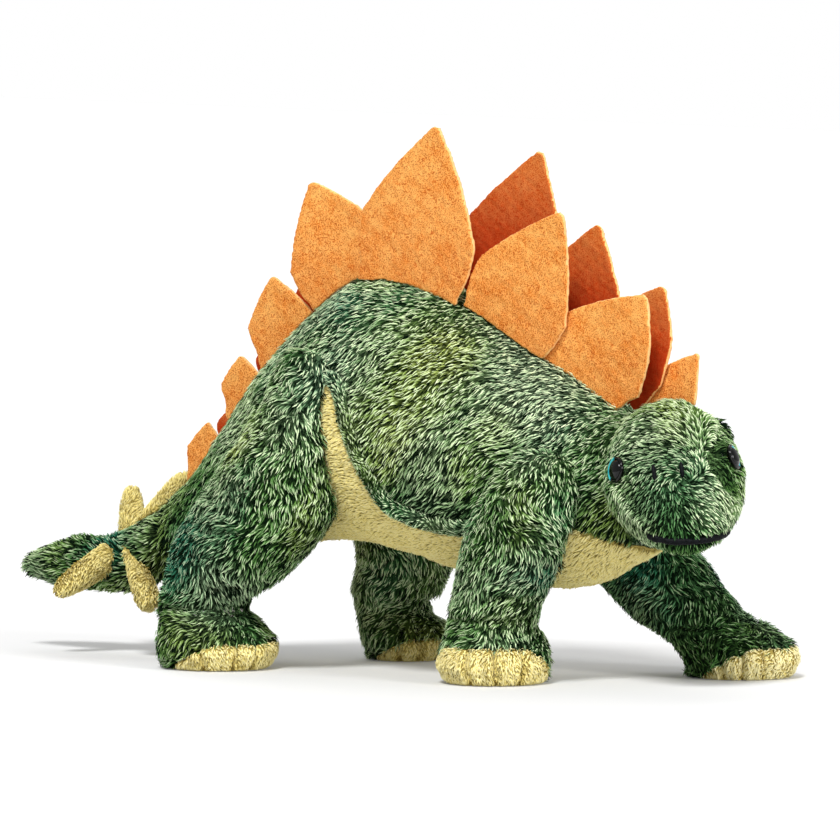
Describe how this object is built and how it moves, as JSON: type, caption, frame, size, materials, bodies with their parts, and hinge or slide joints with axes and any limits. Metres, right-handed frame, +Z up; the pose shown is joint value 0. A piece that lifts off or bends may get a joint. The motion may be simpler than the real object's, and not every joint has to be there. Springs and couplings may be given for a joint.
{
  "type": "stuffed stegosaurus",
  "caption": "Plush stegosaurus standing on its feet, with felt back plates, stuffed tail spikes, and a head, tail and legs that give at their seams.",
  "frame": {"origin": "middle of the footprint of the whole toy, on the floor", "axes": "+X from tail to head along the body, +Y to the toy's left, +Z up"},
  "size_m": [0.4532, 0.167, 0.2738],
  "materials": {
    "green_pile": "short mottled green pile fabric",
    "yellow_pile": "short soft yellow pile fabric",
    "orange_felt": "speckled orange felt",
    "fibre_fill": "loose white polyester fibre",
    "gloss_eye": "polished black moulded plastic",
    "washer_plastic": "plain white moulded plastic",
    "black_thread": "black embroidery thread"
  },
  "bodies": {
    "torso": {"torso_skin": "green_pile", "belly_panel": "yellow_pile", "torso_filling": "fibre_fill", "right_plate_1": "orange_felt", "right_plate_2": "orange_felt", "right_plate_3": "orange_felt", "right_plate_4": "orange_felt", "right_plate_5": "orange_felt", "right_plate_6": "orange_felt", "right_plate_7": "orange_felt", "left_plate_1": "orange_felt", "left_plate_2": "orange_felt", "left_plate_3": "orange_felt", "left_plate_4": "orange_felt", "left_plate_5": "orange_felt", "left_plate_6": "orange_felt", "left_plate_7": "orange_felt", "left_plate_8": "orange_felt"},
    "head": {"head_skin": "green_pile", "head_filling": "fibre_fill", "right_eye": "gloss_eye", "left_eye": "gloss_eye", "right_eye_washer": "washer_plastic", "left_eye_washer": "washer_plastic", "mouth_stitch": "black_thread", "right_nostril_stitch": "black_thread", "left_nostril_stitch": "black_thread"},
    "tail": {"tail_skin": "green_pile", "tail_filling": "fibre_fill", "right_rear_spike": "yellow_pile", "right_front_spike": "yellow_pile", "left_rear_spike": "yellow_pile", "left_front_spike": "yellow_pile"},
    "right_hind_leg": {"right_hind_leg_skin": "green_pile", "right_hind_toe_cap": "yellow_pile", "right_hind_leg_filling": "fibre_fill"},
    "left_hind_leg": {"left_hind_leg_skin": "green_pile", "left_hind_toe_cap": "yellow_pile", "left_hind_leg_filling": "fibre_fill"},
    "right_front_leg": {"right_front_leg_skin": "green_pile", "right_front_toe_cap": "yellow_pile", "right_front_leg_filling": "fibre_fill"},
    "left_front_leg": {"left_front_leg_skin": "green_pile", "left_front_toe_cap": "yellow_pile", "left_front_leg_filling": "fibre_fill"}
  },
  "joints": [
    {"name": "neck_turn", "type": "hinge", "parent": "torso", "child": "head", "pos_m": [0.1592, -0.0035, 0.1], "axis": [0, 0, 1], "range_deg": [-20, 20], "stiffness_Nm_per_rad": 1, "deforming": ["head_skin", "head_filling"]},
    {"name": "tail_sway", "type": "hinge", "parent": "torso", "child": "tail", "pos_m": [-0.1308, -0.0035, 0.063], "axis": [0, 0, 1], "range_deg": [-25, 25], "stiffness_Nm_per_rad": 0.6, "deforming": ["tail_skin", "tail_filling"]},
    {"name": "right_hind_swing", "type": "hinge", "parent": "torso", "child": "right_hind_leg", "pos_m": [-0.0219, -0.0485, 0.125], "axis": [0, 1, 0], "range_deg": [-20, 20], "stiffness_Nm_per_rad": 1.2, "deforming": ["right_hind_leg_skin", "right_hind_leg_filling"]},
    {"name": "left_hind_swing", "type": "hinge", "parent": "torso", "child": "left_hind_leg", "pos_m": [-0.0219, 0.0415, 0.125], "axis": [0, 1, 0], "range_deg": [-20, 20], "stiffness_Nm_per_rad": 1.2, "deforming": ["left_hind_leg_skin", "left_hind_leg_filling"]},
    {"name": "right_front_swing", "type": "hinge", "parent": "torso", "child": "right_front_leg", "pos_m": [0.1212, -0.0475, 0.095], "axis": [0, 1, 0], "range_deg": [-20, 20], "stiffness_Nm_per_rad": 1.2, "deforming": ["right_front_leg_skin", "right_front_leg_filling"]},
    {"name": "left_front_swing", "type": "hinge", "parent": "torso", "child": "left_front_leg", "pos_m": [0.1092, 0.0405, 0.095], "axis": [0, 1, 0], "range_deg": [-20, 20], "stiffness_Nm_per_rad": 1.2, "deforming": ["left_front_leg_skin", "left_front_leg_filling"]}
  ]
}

**Written exercise**
From the data above, extract every line in its exact form.

**Answer to the problem**
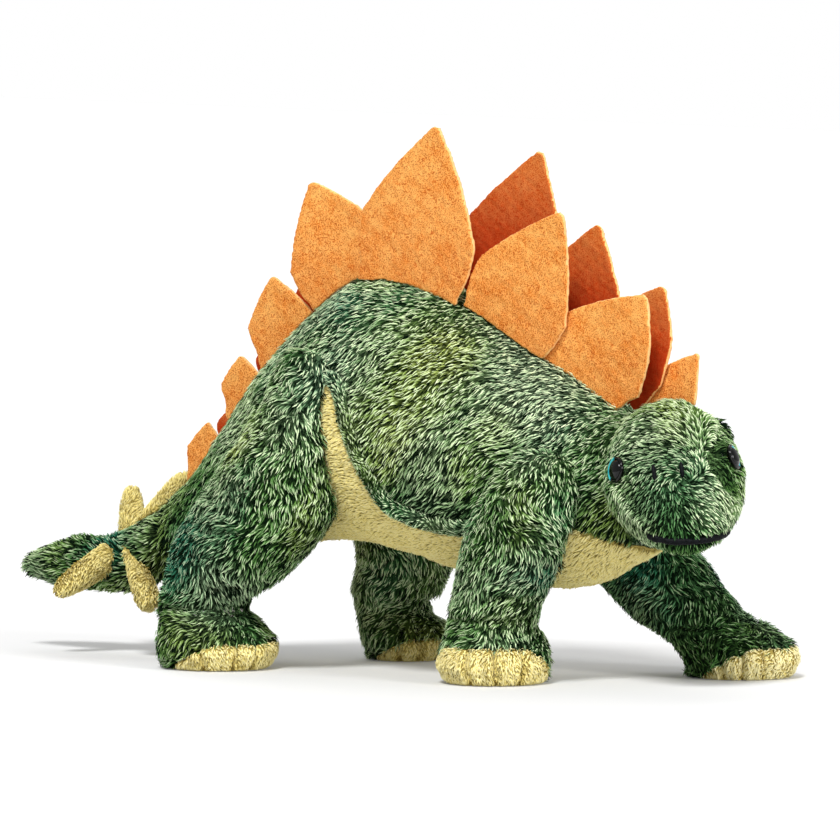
Describe how this object is built and how it moves, as JSON: type, caption, frame, size, materials, bodies with their parts, and hinge or slide joints with axes and any limits. Metres, right-handed frame, +Z up; the pose shown is joint value 0. A piece that lifts off or bends may get a joint. The motion may be simpler than the real object's, and not every joint has to be there. Springs and couplings may be given for a joint.
{
  "type": "stuffed stegosaurus",
  "caption": "Plush stegosaurus standing on its feet, with felt back plates, stuffed tail spikes, and a head, tail and legs that give at their seams.",
  "frame": {"origin": "middle of the footprint of the whole toy, on the floor", "axes": "+X from tail to head along the body, +Y to the toy's left, +Z up"},
  "size_m": [0.4532, 0.167, 0.2738],
  "materials": {
    "green_pile": "short mottled green pile fabric",
    "yellow_pile": "short soft yellow pile fabric",
    "orange_felt": "speckled orange felt",
    "fibre_fill": "loose white polyester fibre",
    "gloss_eye": "polished black moulded plastic",
    "washer_plastic": "plain white moulded plastic",
    "black_thread": "black embroidery thread"
  },
  "bodies": {
    "torso": {"torso_skin": "green_pile", "belly_panel": "yellow_pile", "torso_filling": "fibre_fill", "right_plate_1": "orange_felt", "right_plate_2": "orange_felt", "right_plate_3": "orange_felt", "right_plate_4": "orange_felt", "right_plate_5": "orange_felt", "right_plate_6": "orange_felt", "right_plate_7": "orange_felt", "left_plate_1": "orange_felt", "left_plate_2": "orange_felt", "left_plate_3": "orange_felt", "left_plate_4": "orange_felt", "left_plate_5": "orange_felt", "left_plate_6": "orange_felt", "left_plate_7": "orange_felt", "left_plate_8": "orange_felt"},
    "head": {"head_skin": "green_pile", "head_filling": "fibre_fill", "right_eye": "gloss_eye", "left_eye": "gloss_eye", "right_eye_washer": "washer_plastic", "left_eye_washer": "washer_plastic", "mouth_stitch": "black_thread", "right_nostril_stitch": "black_thread", "left_nostril_stitch": "black_thread"},
    "tail": {"tail_skin": "green_pile", "tail_filling": "fibre_fill", "right_rear_spike": "yellow_pile", "right_front_spike": "yellow_pile", "left_rear_spike": "yellow_pile", "left_front_spike": "yellow_pile"},
    "right_hind_leg": {"right_hind_leg_skin": "green_pile", "right_hind_toe_cap": "yellow_pile", "right_hind_leg_filling": "fibre_fill"},
    "left_hind_leg": {"left_hind_leg_skin": "green_pile", "left_hind_toe_cap": "yellow_pile", "left_hind_leg_filling": "fibre_fill"},
    "right_front_leg": {"right_front_leg_skin": "green_pile", "right_front_toe_cap": "yellow_pile", "right_front_leg_filling": "fibre_fill"},
    "left_front_leg": {"left_front_leg_skin": "green_pile", "left_front_toe_cap": "yellow_pile", "left_front_leg_filling": "fibre_fill"}
  },
  "joints": [
    {"name": "neck_turn", "type": "hinge", "parent": "torso", "child": "head", "pos_m": [0.1592, -0.0035, 0.1], "axis": [0, 0, 1], "range_deg": [-20, 20], "stiffness_Nm_per_rad": 1, "deforming": ["head_skin", "head_filling"]},
    {"name": "tail_sway", "type": "hinge", "parent": "torso", "child": "tail", "pos_m": [-0.1308, -0.0035, 0.063], "axis": [0, 0, 1], "range_deg": [-25, 25], "stiffness_Nm_per_rad": 0.6, "deforming": ["tail_skin", "tail_filling"]},
    {"name": "right_hind_swing", "type": "hinge", "parent": "torso", "child": "right_hind_leg", "pos_m": [-0.0219, -0.0485, 0.125], "axis": [0, 1, 0], "range_deg": [-20, 20], "stiffness_Nm_per_rad": 1.2, "deforming": ["right_hind_leg_skin", "right_hind_leg_filling"]},
    {"name": "left_hind_swing", "type": "hinge", "parent": "torso", "child": "left_hind_leg", "pos_m": [-0.0219, 0.0415, 0.125], "axis": [0, 1, 0], "range_deg": [-20, 20], "stiffness_Nm_per_rad": 1.2, "deforming": ["left_hind_leg_skin", "left_hind_leg_filling"]},
    {"name": "right_front_swing", "type": "hinge", "parent": "torso", "child": "right_front_leg", "pos_m": [0.1212, -0.0475, 0.095], "axis": [0, 1, 0], "range_deg": [-20, 20], "stiffness_Nm_per_rad": 1.2, "deforming": ["right_front_leg_skin", "right_front_leg_filling"]},
    {"name": "left_front_swing", "type": "hinge", "parent": "torso", "child": "left_front_leg", "pos_m": [0.1092, 0.0405, 0.095], "axis": [0, 1, 0], "range_deg": [-20, 20], "stiffness_Nm_per_rad": 1.2, "deforming": ["left_front_leg_skin", "left_front_leg_filling"]}
  ]
}